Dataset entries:
━━━━

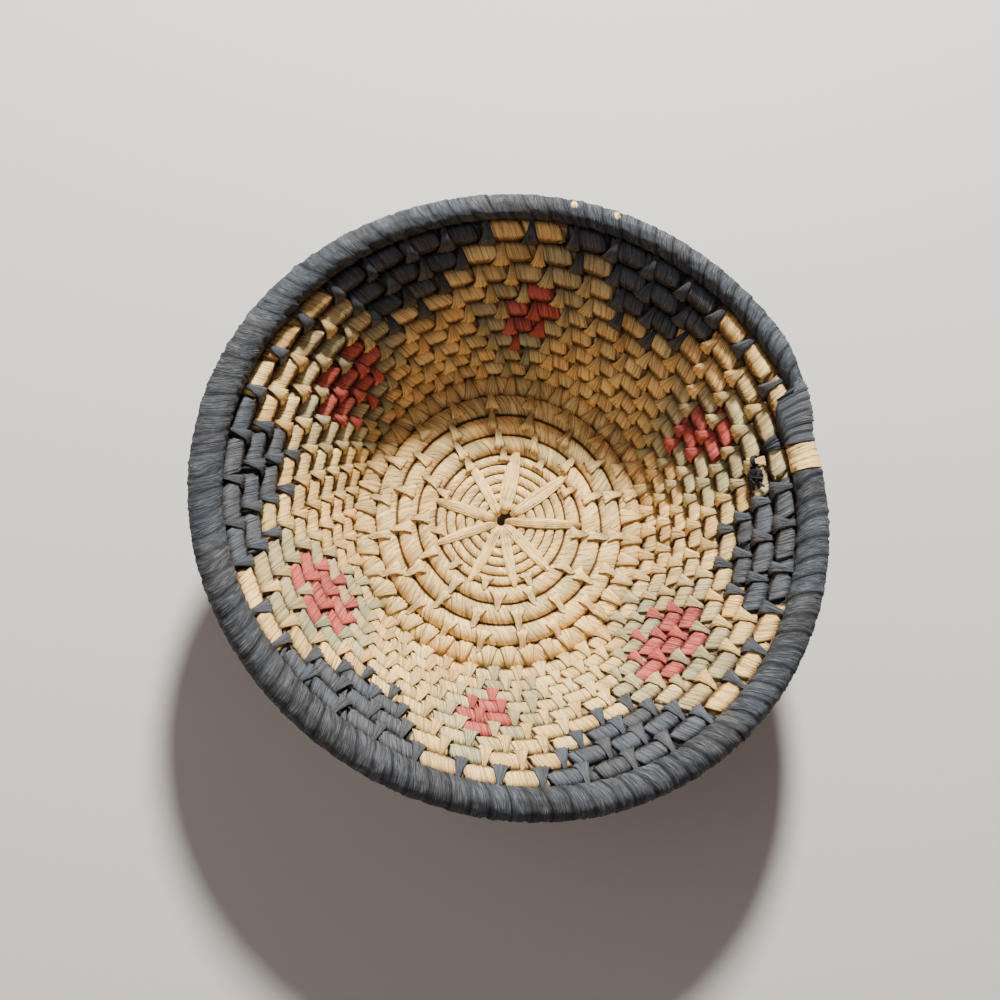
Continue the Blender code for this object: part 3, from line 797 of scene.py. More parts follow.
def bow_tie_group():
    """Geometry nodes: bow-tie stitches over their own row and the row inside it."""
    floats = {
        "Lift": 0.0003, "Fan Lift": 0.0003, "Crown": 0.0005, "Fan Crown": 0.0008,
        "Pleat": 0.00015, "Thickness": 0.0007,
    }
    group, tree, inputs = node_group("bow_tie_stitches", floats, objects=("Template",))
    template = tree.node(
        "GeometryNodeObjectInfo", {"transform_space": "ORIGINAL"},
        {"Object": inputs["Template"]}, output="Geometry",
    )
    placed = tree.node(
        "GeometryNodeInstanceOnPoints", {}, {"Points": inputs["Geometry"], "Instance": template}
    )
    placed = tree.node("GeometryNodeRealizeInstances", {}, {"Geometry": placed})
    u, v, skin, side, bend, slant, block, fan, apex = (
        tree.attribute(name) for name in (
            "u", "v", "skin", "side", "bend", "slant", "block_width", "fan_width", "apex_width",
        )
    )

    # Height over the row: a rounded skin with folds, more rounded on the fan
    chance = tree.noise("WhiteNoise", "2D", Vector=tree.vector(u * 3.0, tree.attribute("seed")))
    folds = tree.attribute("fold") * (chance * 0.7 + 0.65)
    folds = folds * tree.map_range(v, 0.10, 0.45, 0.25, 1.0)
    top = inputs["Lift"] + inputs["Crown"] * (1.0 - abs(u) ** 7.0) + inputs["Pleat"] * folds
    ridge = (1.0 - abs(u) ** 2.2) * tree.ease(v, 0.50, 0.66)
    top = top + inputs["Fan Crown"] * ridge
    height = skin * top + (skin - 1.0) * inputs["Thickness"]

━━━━

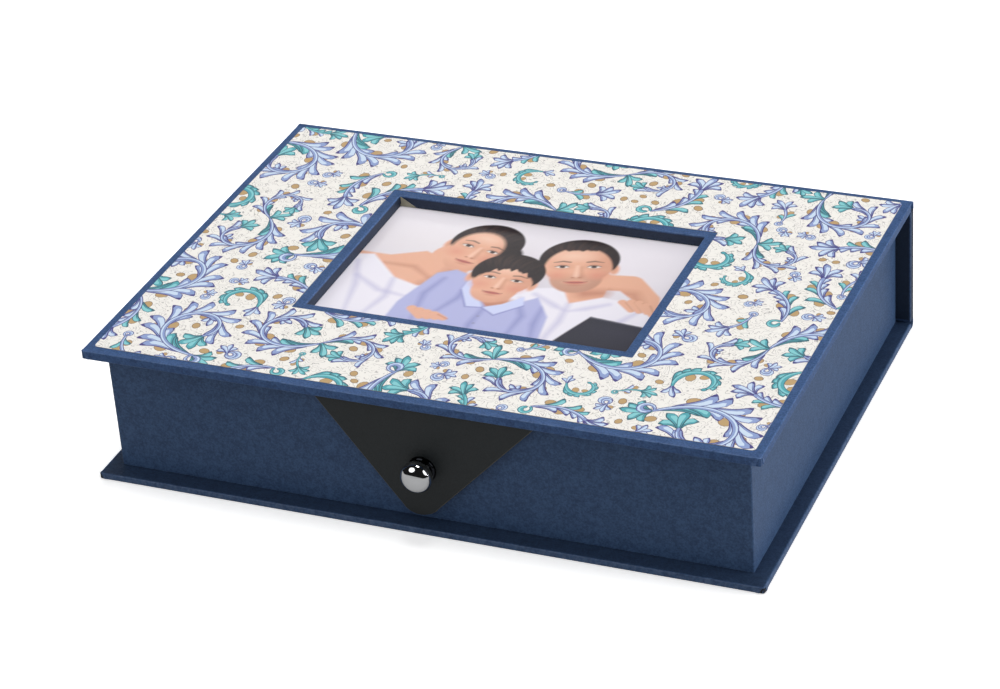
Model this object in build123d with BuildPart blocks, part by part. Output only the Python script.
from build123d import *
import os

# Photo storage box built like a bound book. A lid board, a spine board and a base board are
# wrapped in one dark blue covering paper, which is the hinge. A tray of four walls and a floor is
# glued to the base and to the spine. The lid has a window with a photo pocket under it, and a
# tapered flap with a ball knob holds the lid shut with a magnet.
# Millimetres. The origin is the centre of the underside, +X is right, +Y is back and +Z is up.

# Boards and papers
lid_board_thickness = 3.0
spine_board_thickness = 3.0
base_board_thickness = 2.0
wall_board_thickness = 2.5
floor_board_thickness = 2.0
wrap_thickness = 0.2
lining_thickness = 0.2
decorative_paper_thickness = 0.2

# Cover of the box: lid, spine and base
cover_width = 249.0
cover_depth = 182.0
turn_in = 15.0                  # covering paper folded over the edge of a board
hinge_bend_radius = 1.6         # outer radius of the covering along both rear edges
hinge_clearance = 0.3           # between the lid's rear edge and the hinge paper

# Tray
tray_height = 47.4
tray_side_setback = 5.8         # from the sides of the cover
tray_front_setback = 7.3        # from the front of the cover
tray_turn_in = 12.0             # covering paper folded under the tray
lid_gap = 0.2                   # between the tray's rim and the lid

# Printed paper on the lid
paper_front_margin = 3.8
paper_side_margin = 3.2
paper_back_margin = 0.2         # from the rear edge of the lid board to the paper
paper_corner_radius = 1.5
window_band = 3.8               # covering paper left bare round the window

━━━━

WHAT IS BEING ASKED: Please print exactly, and only, the lines from the line with "Continue the Blender" to the line with "height = skin", both included.

RESPONSE FOR THIS EXERCISE:
Continue the Blender code for this object: part 3, from line 797 of scene.py. More parts follow.
def bow_tie_group():
    """Geometry nodes: bow-tie stitches over their own row and the row inside it."""
    floats = {
        "Lift": 0.0003, "Fan Lift": 0.0003, "Crown": 0.0005, "Fan Crown": 0.0008,
        "Pleat": 0.00015, "Thickness": 0.0007,
    }
    group, tree, inputs = node_group("bow_tie_stitches", floats, objects=("Template",))
    template = tree.node(
        "GeometryNodeObjectInfo", {"transform_space": "ORIGINAL"},
        {"Object": inputs["Template"]}, output="Geometry",
    )
    placed = tree.node(
        "GeometryNodeInstanceOnPoints", {}, {"Points": inputs["Geometry"], "Instance": template}
    )
    placed = tree.node("GeometryNodeRealizeInstances", {}, {"Geometry": placed})
    u, v, skin, side, bend, slant, block, fan, apex = (
        tree.attribute(name) for name in (
            "u", "v", "skin", "side", "bend", "slant", "block_width", "fan_width", "apex_width",
        )
    )

    # Height over the row: a rounded skin with folds, more rounded on the fan
    chance = tree.noise("WhiteNoise", "2D", Vector=tree.vector(u * 3.0, tree.attribute("seed")))
    folds = tree.attribute("fold") * (chance * 0.7 + 0.65)
    folds = folds * tree.map_range(v, 0.10, 0.45, 0.25, 1.0)
    top = inputs["Lift"] + inputs["Crown"] * (1.0 - abs(u) ** 7.0) + inputs["Pleat"] * folds
    ridge = (1.0 - abs(u) ** 2.2) * tree.ease(v, 0.50, 0.66)
    top = top + inputs["Fan Crown"] * ridge
    height = skin * top + (skin - 1.0) * inputs["Thickness"]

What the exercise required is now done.